## AVAILABLE RECORDS
+ + + +

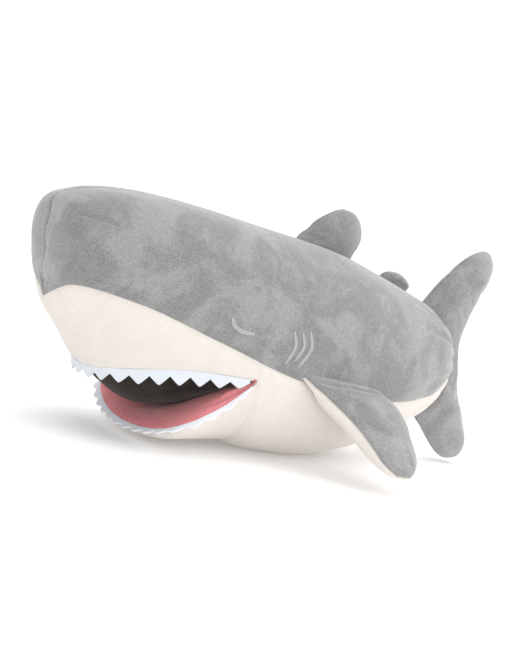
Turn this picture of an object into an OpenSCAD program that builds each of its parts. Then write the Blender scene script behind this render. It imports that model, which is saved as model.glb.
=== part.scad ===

+ + + +

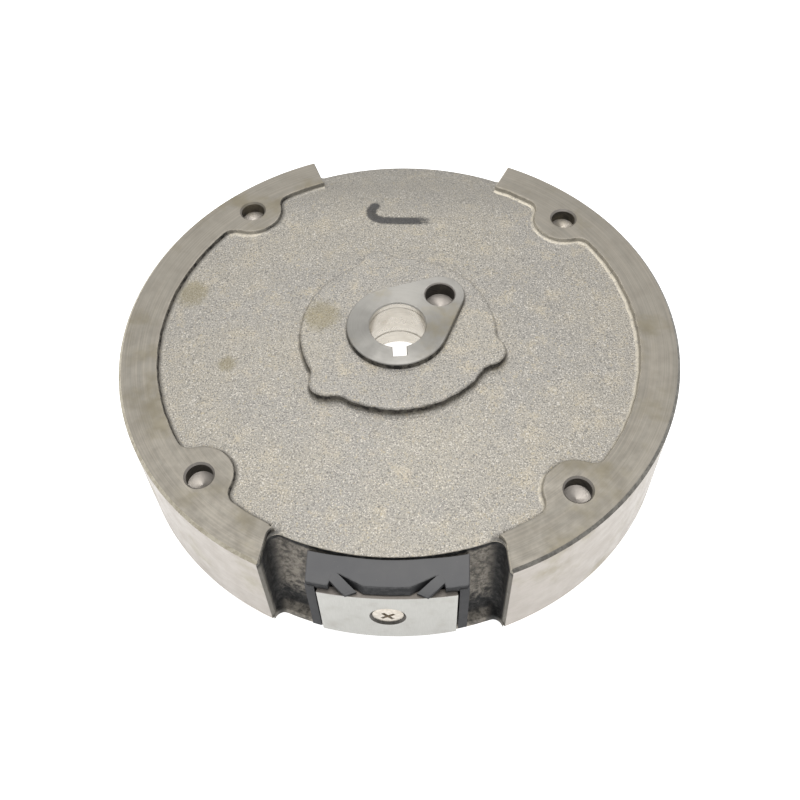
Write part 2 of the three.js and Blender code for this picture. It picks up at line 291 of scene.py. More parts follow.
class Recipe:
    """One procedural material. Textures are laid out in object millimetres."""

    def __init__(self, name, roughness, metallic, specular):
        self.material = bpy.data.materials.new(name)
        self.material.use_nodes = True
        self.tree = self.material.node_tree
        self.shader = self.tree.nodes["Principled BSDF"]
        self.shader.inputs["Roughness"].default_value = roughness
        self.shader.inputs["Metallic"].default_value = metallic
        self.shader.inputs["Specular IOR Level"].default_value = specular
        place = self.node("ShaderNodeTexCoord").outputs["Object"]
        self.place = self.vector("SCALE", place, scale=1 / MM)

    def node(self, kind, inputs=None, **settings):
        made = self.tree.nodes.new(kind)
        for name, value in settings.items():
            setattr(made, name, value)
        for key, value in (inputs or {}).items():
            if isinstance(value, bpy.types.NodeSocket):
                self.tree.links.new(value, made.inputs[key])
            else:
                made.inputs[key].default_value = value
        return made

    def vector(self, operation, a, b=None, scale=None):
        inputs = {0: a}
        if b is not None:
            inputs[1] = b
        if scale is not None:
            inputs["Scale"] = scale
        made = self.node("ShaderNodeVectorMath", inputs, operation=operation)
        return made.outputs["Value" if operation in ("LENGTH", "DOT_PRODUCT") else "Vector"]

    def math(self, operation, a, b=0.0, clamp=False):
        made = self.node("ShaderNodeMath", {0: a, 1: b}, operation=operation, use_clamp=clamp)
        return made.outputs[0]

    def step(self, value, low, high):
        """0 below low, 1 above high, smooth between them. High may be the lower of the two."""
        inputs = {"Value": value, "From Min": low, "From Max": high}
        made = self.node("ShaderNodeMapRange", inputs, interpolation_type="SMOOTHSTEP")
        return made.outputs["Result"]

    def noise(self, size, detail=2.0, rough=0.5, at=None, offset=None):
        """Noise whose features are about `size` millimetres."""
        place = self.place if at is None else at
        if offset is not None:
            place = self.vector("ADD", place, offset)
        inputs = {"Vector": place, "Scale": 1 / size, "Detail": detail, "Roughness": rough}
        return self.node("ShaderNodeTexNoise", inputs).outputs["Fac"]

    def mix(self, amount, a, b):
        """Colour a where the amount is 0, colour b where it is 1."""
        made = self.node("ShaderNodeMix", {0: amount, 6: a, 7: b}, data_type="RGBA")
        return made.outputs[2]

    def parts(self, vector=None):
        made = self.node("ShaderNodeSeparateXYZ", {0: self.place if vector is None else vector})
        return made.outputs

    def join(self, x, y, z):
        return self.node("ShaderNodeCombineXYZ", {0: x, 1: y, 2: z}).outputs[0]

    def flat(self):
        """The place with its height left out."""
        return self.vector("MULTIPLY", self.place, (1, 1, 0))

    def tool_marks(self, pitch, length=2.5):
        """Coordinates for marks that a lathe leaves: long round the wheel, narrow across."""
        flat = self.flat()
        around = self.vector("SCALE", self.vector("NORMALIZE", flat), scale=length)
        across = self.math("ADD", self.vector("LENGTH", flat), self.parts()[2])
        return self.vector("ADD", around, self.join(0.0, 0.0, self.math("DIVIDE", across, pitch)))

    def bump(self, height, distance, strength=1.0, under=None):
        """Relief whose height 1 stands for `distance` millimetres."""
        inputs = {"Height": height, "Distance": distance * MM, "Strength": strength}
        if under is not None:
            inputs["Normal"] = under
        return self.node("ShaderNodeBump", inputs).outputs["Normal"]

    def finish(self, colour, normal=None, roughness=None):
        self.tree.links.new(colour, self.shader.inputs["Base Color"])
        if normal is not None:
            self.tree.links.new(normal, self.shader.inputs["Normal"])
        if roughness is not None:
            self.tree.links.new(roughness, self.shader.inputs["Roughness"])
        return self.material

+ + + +

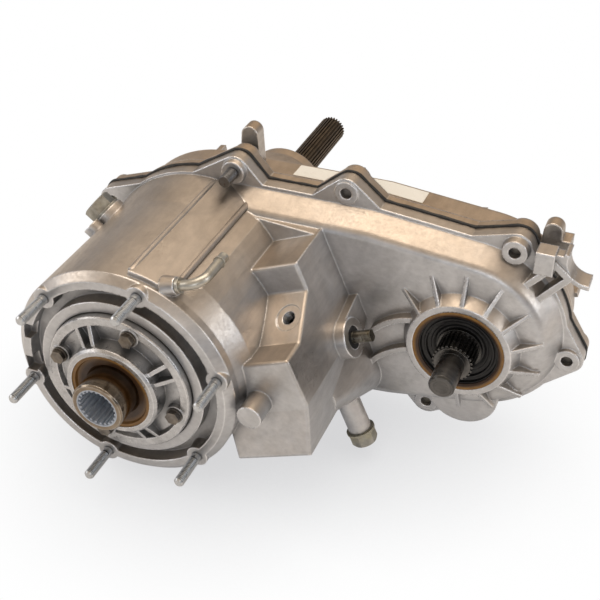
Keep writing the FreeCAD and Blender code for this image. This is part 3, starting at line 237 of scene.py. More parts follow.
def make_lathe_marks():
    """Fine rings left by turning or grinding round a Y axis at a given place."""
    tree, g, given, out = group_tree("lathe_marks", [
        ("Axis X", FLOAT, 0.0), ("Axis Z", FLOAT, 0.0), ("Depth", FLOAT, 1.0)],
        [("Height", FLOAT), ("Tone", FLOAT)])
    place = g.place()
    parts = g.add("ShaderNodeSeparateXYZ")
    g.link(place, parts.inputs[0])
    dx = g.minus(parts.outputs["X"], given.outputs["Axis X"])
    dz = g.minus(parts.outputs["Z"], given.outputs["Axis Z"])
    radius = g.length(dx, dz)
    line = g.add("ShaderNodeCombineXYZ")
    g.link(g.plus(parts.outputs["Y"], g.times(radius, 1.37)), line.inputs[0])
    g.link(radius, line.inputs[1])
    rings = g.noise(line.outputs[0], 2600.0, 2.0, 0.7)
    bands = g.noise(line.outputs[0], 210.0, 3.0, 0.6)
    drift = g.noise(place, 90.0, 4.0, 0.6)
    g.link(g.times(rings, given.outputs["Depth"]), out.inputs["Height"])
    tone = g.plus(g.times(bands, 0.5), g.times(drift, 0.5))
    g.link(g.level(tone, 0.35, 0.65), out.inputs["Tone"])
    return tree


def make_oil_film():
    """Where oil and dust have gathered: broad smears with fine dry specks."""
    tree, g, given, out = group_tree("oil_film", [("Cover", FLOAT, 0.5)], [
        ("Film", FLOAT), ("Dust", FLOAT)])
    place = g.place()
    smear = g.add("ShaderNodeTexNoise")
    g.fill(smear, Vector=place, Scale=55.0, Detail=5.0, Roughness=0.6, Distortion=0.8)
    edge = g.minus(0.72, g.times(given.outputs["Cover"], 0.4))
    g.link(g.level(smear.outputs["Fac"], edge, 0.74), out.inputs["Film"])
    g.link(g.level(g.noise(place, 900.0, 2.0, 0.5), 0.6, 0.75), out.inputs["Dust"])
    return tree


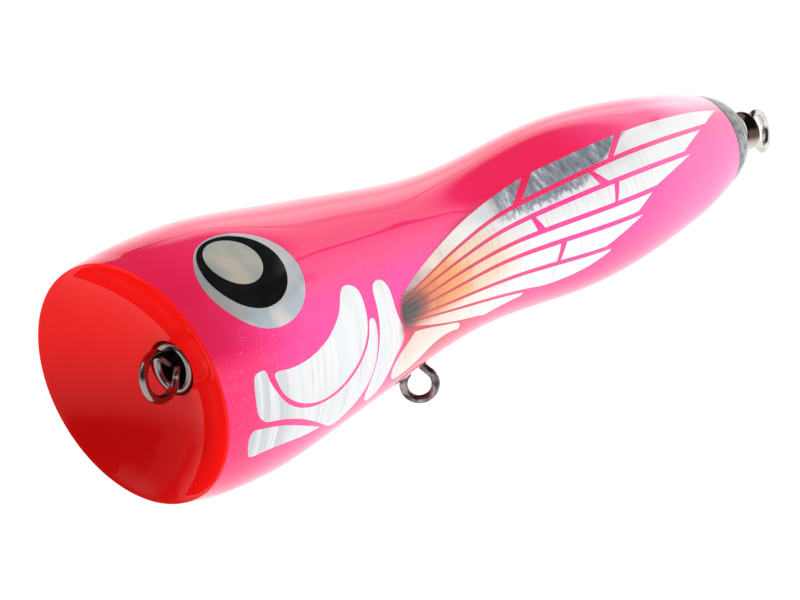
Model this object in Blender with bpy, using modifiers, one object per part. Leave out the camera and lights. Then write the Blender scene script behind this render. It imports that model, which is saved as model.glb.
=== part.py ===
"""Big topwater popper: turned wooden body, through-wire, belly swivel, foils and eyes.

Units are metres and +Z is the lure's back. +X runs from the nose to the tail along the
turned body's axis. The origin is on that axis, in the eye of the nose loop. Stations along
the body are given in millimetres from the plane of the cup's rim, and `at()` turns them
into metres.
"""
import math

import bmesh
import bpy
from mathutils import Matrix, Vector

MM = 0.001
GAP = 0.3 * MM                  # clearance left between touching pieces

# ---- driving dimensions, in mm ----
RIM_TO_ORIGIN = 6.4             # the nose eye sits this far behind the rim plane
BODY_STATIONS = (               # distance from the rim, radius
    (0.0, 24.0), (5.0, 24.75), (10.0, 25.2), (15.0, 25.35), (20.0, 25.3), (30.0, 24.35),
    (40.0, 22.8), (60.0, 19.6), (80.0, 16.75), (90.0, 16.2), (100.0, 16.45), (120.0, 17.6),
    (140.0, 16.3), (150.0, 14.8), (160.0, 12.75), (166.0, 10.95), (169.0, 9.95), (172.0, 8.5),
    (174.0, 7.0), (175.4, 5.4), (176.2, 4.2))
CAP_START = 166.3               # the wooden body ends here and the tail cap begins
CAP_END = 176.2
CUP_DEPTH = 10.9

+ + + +

## TASK OBJECTIVE
Among the records above, extract exactly the lines from the line with "Model this object" to the line with "foils and eyes.", both lines included, and leave out the rest.

## EXERCISE RESPONSE
Model this object in Blender with bpy, using modifiers, one object per part. Leave out the camera and lights. Then write the Blender scene script behind this render. It imports that model, which is saved as model.glb.
=== part.py ===
"""Big topwater popper: turned wooden body, through-wire, belly swivel, foils and eyes.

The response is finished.